First-Order Reactions

A first-order reaction is a reaction that proceeds at a rate that depends linearly only on one reactant concentration. The rate at which a reactant is consumed in a first-order process is proportional to its concentration at that time.

The Differential Rate Law

A first-order reaction is a reaction that proceeds at a rate that depends linearly only on one reactant concentration. The differential equation describing first order kinetics is:

\[ Rate = - \dfrac{d[A]}{dt} = k[A]^1 = k[A] \tag{1}\]

\( Rate\) is the reaction rate (in unites of molar/time) and \( k\) is the reaction rate coefficient (in units of 1/time). However, the units can vary with other order reactions.
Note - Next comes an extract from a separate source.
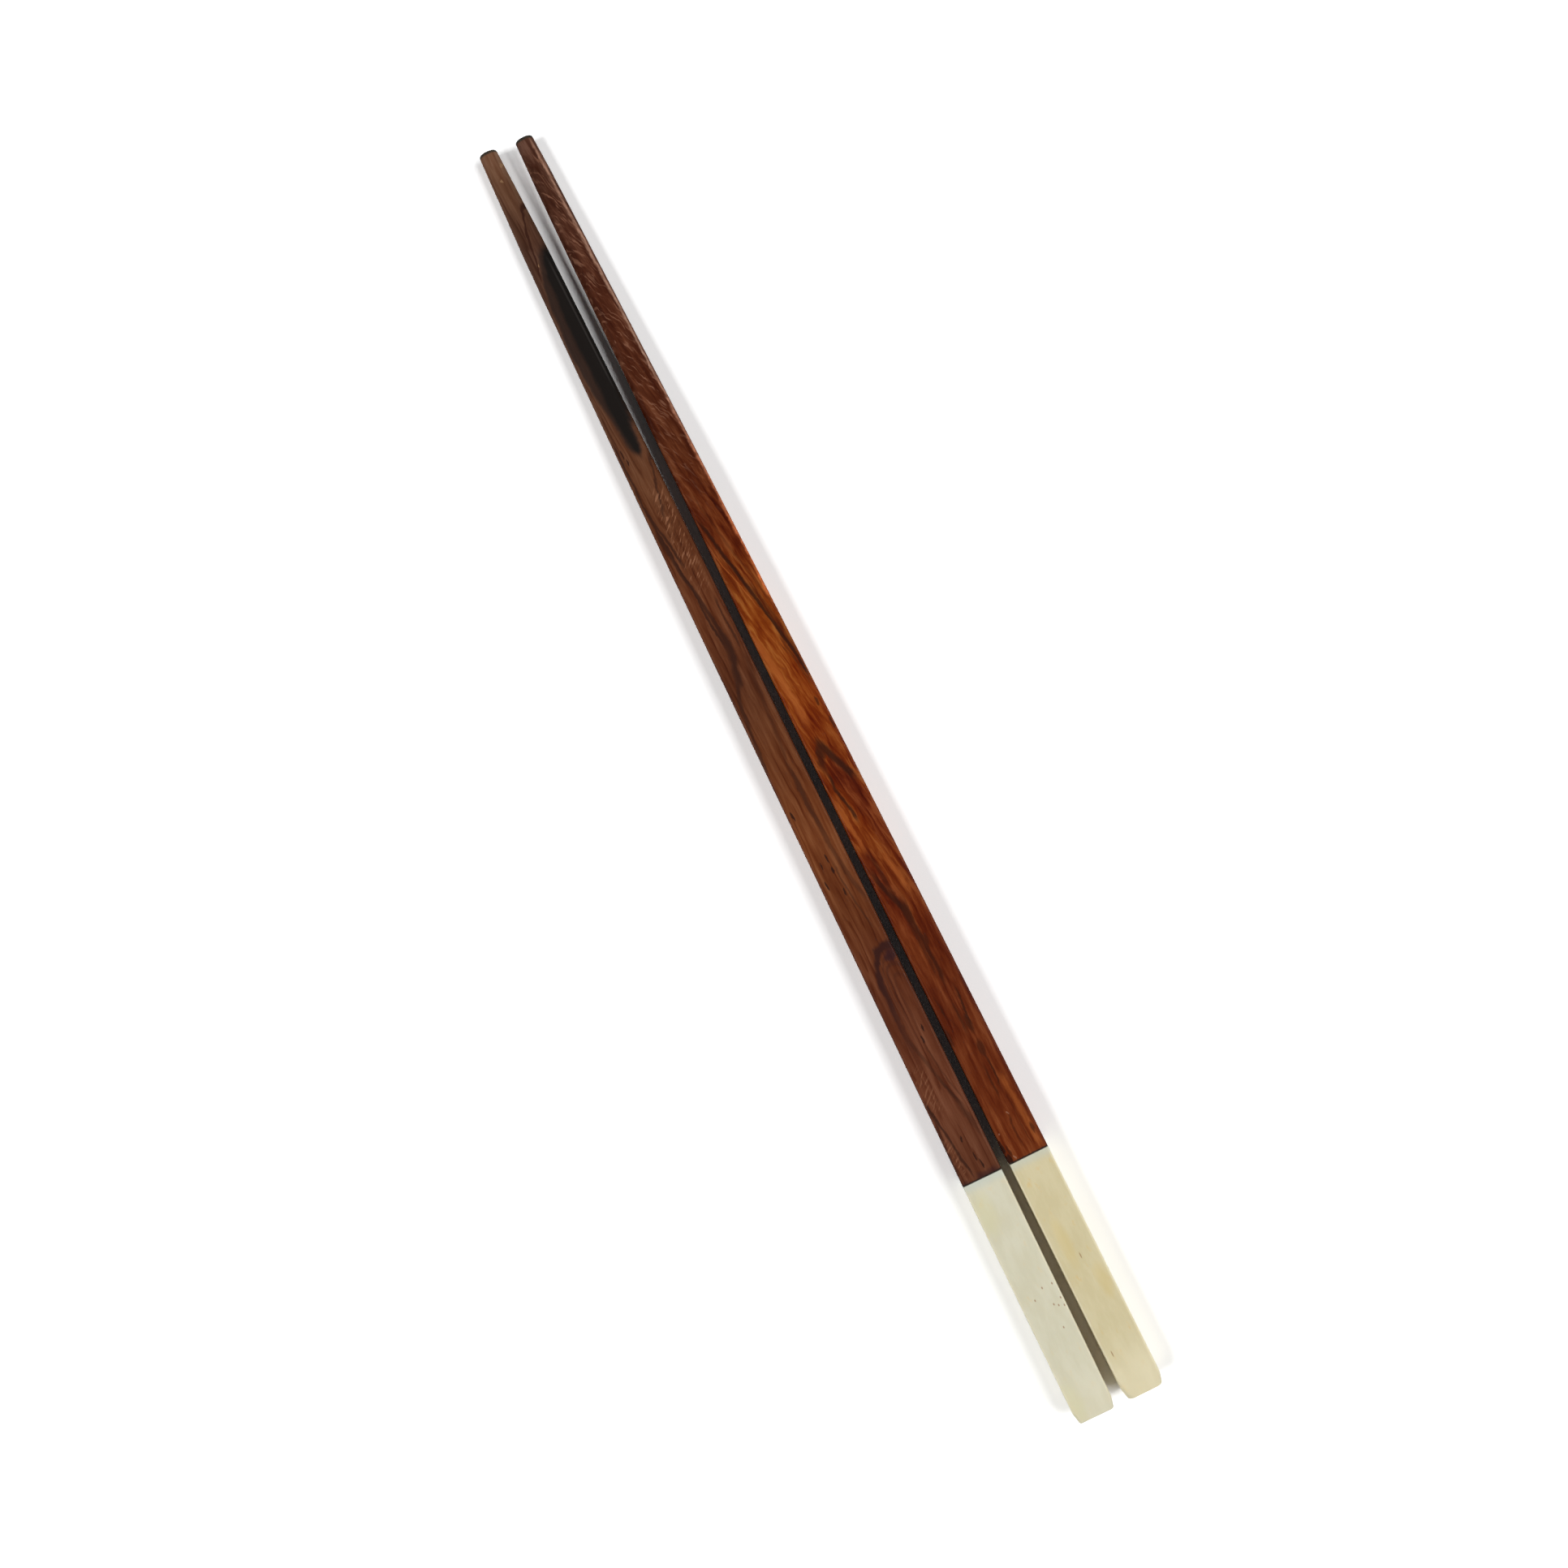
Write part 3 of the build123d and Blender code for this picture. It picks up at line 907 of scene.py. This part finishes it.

These differential equations are separable, which simplifies the solutions.

The Integral Rate Law

First, write the differential form of the rate law.

\[ Rate = - \dfrac{d[A]}{dt} = k[A] \tag{2}\]

Rearrange

\[ \dfrac{d[A]}{[A]} = - k\,dt \tag{3}\]

Second, integrate both sides of the equation.

\[ \int_{[A]_o}^{[A]} \dfrac{d[A]}{[A]} = -\int_{t_o}^{t} k\, dt \tag{4a}\]

\[ \int_{[A]_{o}}^{[A]} \dfrac{1}{[A]} d[A] = -\int_{t_o}^{t} k\, dt \tag{4b}\]

Recall from calculus

\[ \int  \dfrac{1}{x} = \ln(x) \tag{5}\]

Upon integration, we get

\[ \ln[A] - \ln[A]_o = -kt \tag{6}\]

Rearrange to solve for \( [A] \) and we get one form of the rate law

\[ \ln[A] = \ln[A]_o - kt \tag{7}\]

We can rearrange the equation above to:

\[ \ln [A] = -kt + \ln [A]_o \tag{8}\]

Recall from Algebra, that \(y=mx +b\) is the equation of a straight line so :

\[ \ln [A] = -kt + \ln [A]_o \tag{9}\]

is a straight line with slope (\(m\):

\[mx=-kt \tag{10}\]

and y-intercept (\(b\)):

\[b=\ln [A]_o \tag{11}\]

Now, recall from the laws of logarithms that 

\[ \ln {\left(\dfrac{[A]_t}{ [A]_o}\right)}= -kt \tag{12}\]

is at the time \(t\) with its final concentration of \(A\) and \([A]_o\) is at time \(0\) and it is at its initial concentration of \([A]_o\) and \(k\) is  the rate constant.

   

The "e" in the exponential term is of course the base of the natural logarithms, and the negative sign in its exponent means that the value of this term diminishes as \(t\) increases, as we would expect for any kind of a decay process.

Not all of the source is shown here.